Your article by Irwin F. Fredman entitled “The Presidential Follies” was most interesting, but in connection with incidents of which I have specific knowledge, it was inaccurate at the least but clearly defamatory in its conclusions as they relate to Maurice Stans, former Secretary of Commerce, and Chairman of the Finance Committee of the Nixon campaign during the period involved.

The objectionable and inaccurate language specifically referred to says, speaking of Watergate, “Secretary of Commerce Maurice Stans, who collected the money that made it all go , was fined five thousand dollars.”

Also, throughout the balance of the article, you lumped Stans together with those who were convicted of clear-cut Watergate offenses, for example, as one of “twenty-four directly linked to the White House.”

The only assumption that can be made from all this directly and forcefully suggests that Stans was a defendant and guilty of offenses in the Watergate matter itself.

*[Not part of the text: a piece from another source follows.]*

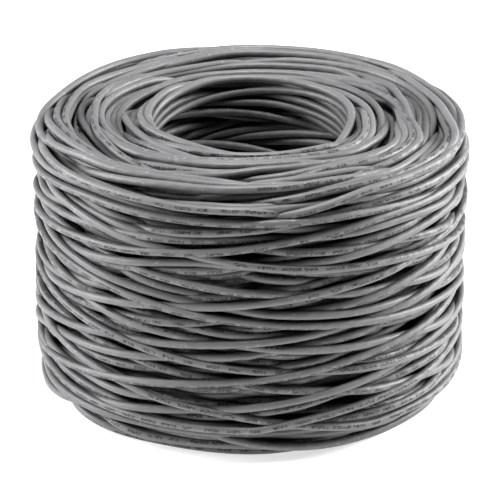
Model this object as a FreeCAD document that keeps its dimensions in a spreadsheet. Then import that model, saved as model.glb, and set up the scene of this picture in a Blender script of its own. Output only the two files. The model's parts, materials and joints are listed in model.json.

The facts established by the record are that he had no involvement in Watergate in any way, and any suggestion that he was a defendant or guilty of Watergate illegalities is totally erroneous (as any research of the record would disclose).

Stans resigned his Commerce post early in 1972 to become the Chairman of the Nixon Finance Committee. The offenses for which he was fined five thousand dollars were in that capacity and were based on technicalities which the court described as non-willful; they were totally unrelated to Watergate.